Make adjustments and repeat. Be ready to pivot, maybe some of the assumptions made during the planning need modifying, a wrong production parameter for AR visualization or for a metric, something that can easily be fixed for better insights. Sometimes the initial problem can prove to be the wrong one. AR technology may help you find new and innovative solutions to boost your KPIs even more.
Check the metrics, did the project result in improvements like expected?
Once more, go back to the end-users. Interview your people: they may tell you things your metrics won't show: maybe the numbers show marginal gain but employees are excited? A holistic review is a good thing to do. Always listen to your end-users, they usually find great solutions that you might not see by yourself.
Time for the final decision: do the gains exceed the costs of deploying AR in your business?
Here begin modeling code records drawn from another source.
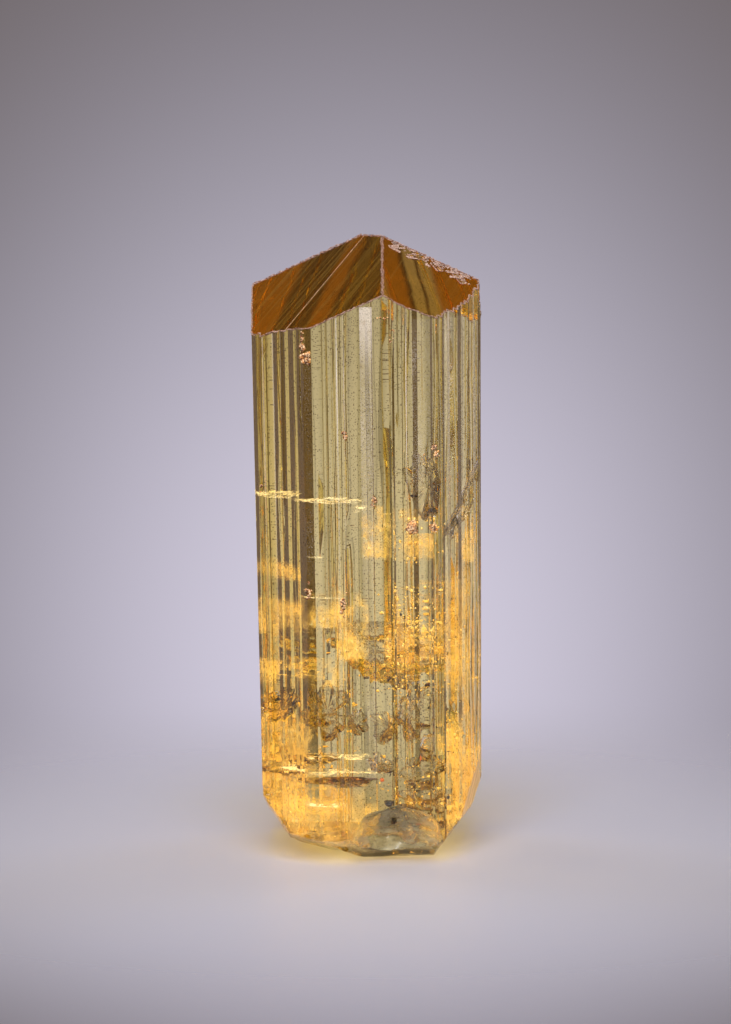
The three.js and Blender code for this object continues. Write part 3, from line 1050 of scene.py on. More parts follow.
def shard(middle, long, short, turn, random):
    """A thin plate with uneven corners on the right face of the top."""
    corners = []
    for u, v in SHARD_CORNERS:
        corners.append((u * long * (0.6 + 0.5 * next(random)), v * short * (0.6 + 0.5 * next(random))))
    spin = Matrix.Rotation(math.radians(turn), 3, "Z")
    lifts = (-SHARD_THICKNESS, SHARD_THICKNESS)
    points = [spin @ Vector((u, v, lift)) for lift in lifts for u, v in corners]
    points = placed(points, (0, 0, 0), outward_of(FRONT_RIGHT, PYRAMID_SLOPE))
    sides = [(k, (k + 1) % 4, 4 + (k + 1) % 4, 4 + k) for k in range(4)]
    return [middle + point * MM for point in points], [(3, 2, 1, 0), (4, 5, 6, 7)] + sides


def ridge_shards():
    random = number_stream(SHARD_SEED)
    parts = []
    for _ in range(SHARD_COUNT):
        out = between(SHARD_REACH, next(random))
        to_front = 0.04 + 1.1 * next(random) ** 2
        long = 0.05 + 0.4 * next(random) ** 3
        turn = SHARD_TURNS[0] if next(random) < 0.7 else SHARD_TURNS[1]
        middle = on_top(APEX[0] + out, APEX[1] - to_front)
        if is_on_gem(middle):
            parts.append(shard(middle, long, long * (0.35 + 0.3 * next(random)), turn, random))
    return joined(parts)


scratch_start = on_top(SCRATCH_FROM, front_at(SCRATCH_FROM) + ON_GEM)
scratch_frost = frost_material("scratch_line", (0.55, 0.34, 0.22, 1), (0.30, 0.14, 0.06, 1), 0.8)
piece("scratch", cord_along([(scratch_start, on_top(*SCRATCH_TO))], SCRATCH_RADIUS), scratch_frost)
shard_frost = frost_material("shard_pale", (0.56, 0.38, 0.31, 1), (0.18, 0.07, 0.03, 1), 0.62)
piece("ridge_shards", ridge_shards(), shard_frost)

# %% [markdown]
# ## Golden veils
# Old cracks have healed and left veils inside: thin sheets, some level across the crystal and some upright,
# stained gold by iron. They glow where light falls on them. A real volume would be slow and would not export,
# so each veil is a wavy sheet with holes, and each point of it carries a number that fades its rim out. What
# would stick out of the gem is trimmed away: a point is inside if the nearest bit of the gem's surface faces
# away from it. One tan haze lies just under the right back face, and dulls what that face would mirror.
# Each veil also carries a faint painted glow: light given off in the film's own tone, for light passing
# through it.

# %% Wavy sheets that stay inside
from mathutils.bvhtree import BVHTree

INSIDE_MARGIN = 0.12
SHEET_CELL = 0.16
RIM_UNEVENNESS = 0.7


def inside_tree():
    body = bmesh.new()
    body.from_mesh(prism.data)
    tree = BVHTree.FromBMesh(body)
    body.free()
    return tree


surface_tree = inside_tree()


def is_inside(point, margin=INSIDE_MARGIN):
    near, normal, _, gap = surface_tree.find_nearest(point)
    return (near - point).dot(normal) > 0 and gap > margin * MM


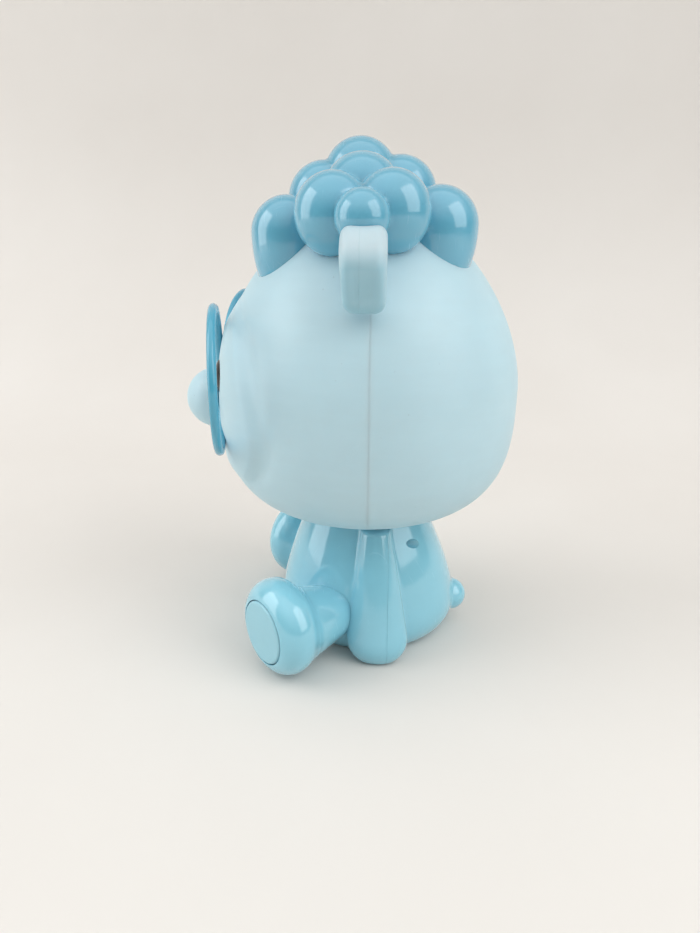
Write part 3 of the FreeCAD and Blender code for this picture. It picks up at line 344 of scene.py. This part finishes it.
def glasses_field(p):
    """Both rims and the bridge between them."""
    field = np.minimum(ring(p, 1), ring(p, -1))
    run = math.sqrt(LENS_RADIUS ** 2 - BRIDGE_RISE ** 2)
    end_x = LENS_SIDE - run * math.cos(LENS_WRAP)
    y = -LENS_FORWARD - run * math.sin(LENS_WRAP)
    level = LENS_LEVEL + BRIDGE_RISE
    over = np.maximum(np.abs(p[:, 0]) - end_x, 0)
    bar = np.sqrt(over ** 2 + (p[:, 1] - y) ** 2 + (p[:, 2] - level) ** 2)
    bar = bar - RIM_RADIUS * BRIDGE_THIN
    along = np.clip(p[:, 1], y, y + PEG_LENGTH)
    peg = np.sqrt(p[:, 0] ** 2 + (p[:, 1] - along) ** 2 + (p[:, 2] - level) ** 2) - PEG_RADIUS
    return smooth_min(smooth_min(field, bar, BRIDGE_BLEND), peg, PEG_BLEND)


# ---------------------------------------------------------------- meshes from fields
def slope_of(field, points):
    """The gradient of a field at points."""
    step = 0.04
    slope = np.empty_like(points)
    for axis in range(3):
        offset = np.zeros(3)
        offset[axis] = step
        slope[:, axis] = (field(points + offset) - field(points - offset)) / (2 * step)
    return slope


def settle(field, points, rounds, reach):
    """Move points onto the surface where the field is zero."""
    for _ in range(rounds):
        slope = slope_of(field, points)
        square = np.maximum((slope ** 2).sum(1), 0.04)
        step = slope * (field(points) / square)[:, None]
        length = np.sqrt((step ** 2).sum(1))
        points = points - step * np.minimum(1, reach / np.maximum(length, 1e-9))[:, None]
    return points


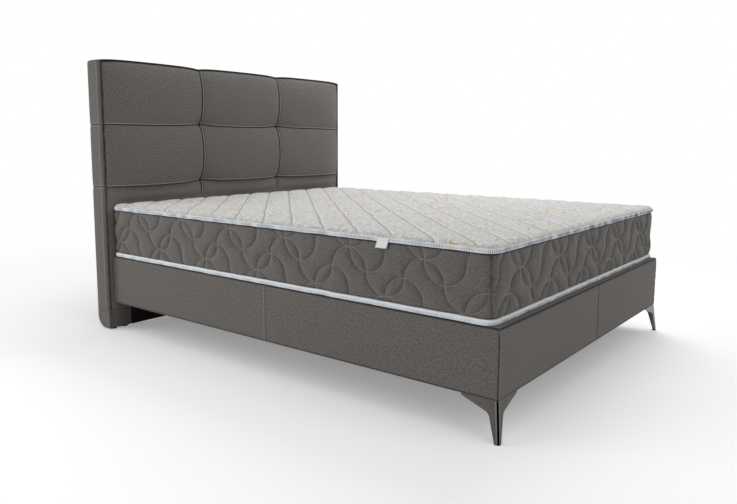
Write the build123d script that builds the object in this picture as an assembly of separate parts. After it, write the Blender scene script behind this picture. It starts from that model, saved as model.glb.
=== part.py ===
from build123d import *
from math import cos, hypot, pi, sin, sqrt
import os

# Box spring bed. X runs across the bed, +Y towards the headboard, +Z up, floor at zero.
# Lengths are millimetres.

# Mattress
mattress_width = 1600
mattress_length = 2000
mattress_height = 235
mattress_corner_radius = 30
mattress_border_wall = 14
mattress_border_bulge = 3.5
mattress_crown = 13
top_tape_height = 16
bottom_tape_height = 18
tape_wall = 9
tape_proud = 2.5
panel_wall = 10
comfort_foam_wall = 20
felt_wall = 4
edge_foam_width = 60
pocket_diameter = 64
quilt_pitch = 110
quilt_channel_depth = 3
quilt_channel_width = 14
label_width = 46
label_drop = 37
label_wall = 0.8
label_from_foot = 402

# Base
base_width = 1610
base_height = 225
base_foot_overhang = 28
base_corner_radius = 14
base_cover_wall = 4
base_cover_top_bevel = 2.5
base_side_foam_wall = 8
base_top_cover_wall = 2
base_top_foam_wall = 24
base_felt_wall = 4
dust_cover_wall = 1.2
rail_wall = 22
slat_width = 70
slat_wall = 18
slat_seat_height = 52
slat_gap = 110
ledger_wall = 24
beam_width = 45
corner_block_size = 84
corner_block_height = 50
base_pocket_diameter = 72
spring_margin = 26
border_wire_size = 4.5
border_wire_gap = 2
seam_width = 4
seam_depth = 1.5
side_seam_from_foot = 1000
foot_seam_x = 18

# Front legs, folded from one plate
leg_height = 130
leg_wing = 128
leg_wing_tip = 5
leg_knee_width = 33
leg_knee_drop = 40
leg_knee_radius = 26
leg_toe_width = 16
leg_toe_wall = 4
leg_wall = 4
leg_splay = 14
leg_inset = 2
leg_ridge_flat = 6.5
leg_flange_reach = 112
screw_diameter = 6
screw_length = 34
screw_head_diameter = 12
screw_head_height = 3.5
screw_near = 52
screw_far = 90

# Centre support legs, hidden under the middle beam
support_foot_diameter = 52
support_neck_diameter = 38
support_flange_diameter = 70
support_flange_wall = 8
support_foot_height = 14
support_stud_diameter = 10
support_stud_length = 30
support_count = 2

# Headboard
headboard_width = 1670
headboard_height = 1273
headboard_depth = 101
headboard_columns = 3
headboard_top_arch = 9
headboard_border_wall = 6
headboard_pad_base = 30
headboard_panel_wall = 12
headboard_back_wall = 1.5
headboard_post_width = 70
headboard_rail_height = 80
lower_seam_height = 685
upper_seam_height = 977
pad_crown = 38
pad_seam_rise = 18
tuft_depth = 16
pad_rest_height = 605
lower_pad_crown = 15
lower_pad_seam_rise = 5
welt_proud = 4
welt_outside = 1
foot_width = 118
foot_height = 95
foot_back_radius = 58
foot_floor_wall = 6
glide_height = 4
glide_diameter = 34
glide_places_share = (0.25, 0.75)
plinth_wall = 18
lining_wall = 2
lining_recess = 4
lining_floor_gap = 5
bolt_diameter = 8
bolt_head_diameter = 17
bolt_head_height = 5.5
bolt_grip_beyond_panel = 26
bolt_from_centre = 600
bolt_heights_share = (0.25, 0.74)
bolt_rail_height = 200

# Clearances, and one overrun for every cut
soft_clearance = 0.3
hole_clearance = 0.3
mattress_head_gap = 6
overrun = 5

# Sides of the small round pieces that repeat
pin_side_count = 12

# Places worked out from the sizes above
toe_reach = leg_splay - leg_inset
overall_length = (
    toe_reach + base_foot_overhang + mattress_length + mattress_head_gap + headboard_depth
)
base_foot_y = toe_reach - overall_length / 2
mattress_foot_y = base_foot_y + base_foot_overhang
mattress_head_y = mattress_foot_y + mattress_length
head_front_y = mattress_head_y + mattress_head_gap
head_back_y = head_front_y + headboard_depth
base_head_y = head_front_y - soft_clearance
base_top_z = leg_height + base_height
mattress_bottom_z = base_top_z + soft_clearance
mattress_top_z = mattress_bottom_z + mattress_height
side_wall = base_cover_wall + base_side_foam_wall
frame_wall = side_wall + rail_wall
frame_bottom_z = leg_height + dust_cover_wall
felt_top_z = base_top_z - base_top_cover_wall - base_top_foam_wall
rail_top_z = felt_top_z - base_felt_wall
slat_bottom_z = frame_bottom_z + slat_seat_height
slat_top_z = slat_bottom_z + slat_wall
panel_front_y = head_front_y + headboard_pad_base
frame_front_y = panel_front_y + headboard_panel_wall
frame_back_y = head_back_y - headboard_back_wall
head_inner_half = headboard_width / 2 - headboard_border_wall
post_inner_x = head_inner_half - headboard_post_width
post_low_z = glide_height + foot_back_radius + foot_floor_wall
column_width = headboard_width / headboard_columns


def block(low, high):
    """A board or cutter between its lowest and highest corners."""
    centre = [(a + b) / 2 for a, b in zip(low, high)]
    size = [b - a for a, b in zip(low, high)]
    return Pos(*centre) * Box(*size)


def rounded_plan(width, foot_y, head_y, radius, inset=0):
    """A rounded rectangle seen from above, drawn in by inset on every side."""
    plan = RectangleRounded(width - 2 * inset, head_y - foot_y - 2 * inset, radius - inset)
    return Pos(0, (foot_y + head_y) / 2) * plan


def standing(plan, low_z, high_z):
    """A plan raised between two heights."""
    return Pos(0, 0, low_z) * extrude(plan, high_z - low_z)


def pin(x, y, low_z, high_z, diameter):
    """An upright bar, with a few flat sides in place of its round."""
    return Pos(x, y, low_z) * extrude(RegularPolygon(diameter / 2, pin_side_count), high_z - low_z)


def lying_pin(x, low_y, high_y, z, diameter):
    """A bar along Y, with a few flat sides in place of its round."""
    bar = extrude(RegularPolygon(diameter / 2, pin_side_count), high_y - low_y)
    return Pos(x, high_y, z) * Rot(90, 0, 0) * bar


def mattress_plan(inset=0):
    """The outline of the mattress from above."""
    return rounded_plan(
        mattress_width, mattress_foot_y, mattress_head_y, mattress_corner_radius, inset
    )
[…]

They often do!
Tackle the challenge - start now
The value of starting the project now is in gaining the knowledge that you will need to make the digital transformation and with tools that already now can save you time and money. Collecting the data from these smaller projects allows you to see, which solutions work, which don’t, what directions you should take. You’ll have the tools, knowledge and skills to productize these technologies in larger scale. If you wait too much for the perfect techs to appear and try go for it all in one strike, you may never get to the end of it. Taking smaller iterations at a time makes it easier to manage the costs, evaluate the benefits, and introduce the changes in your organisation.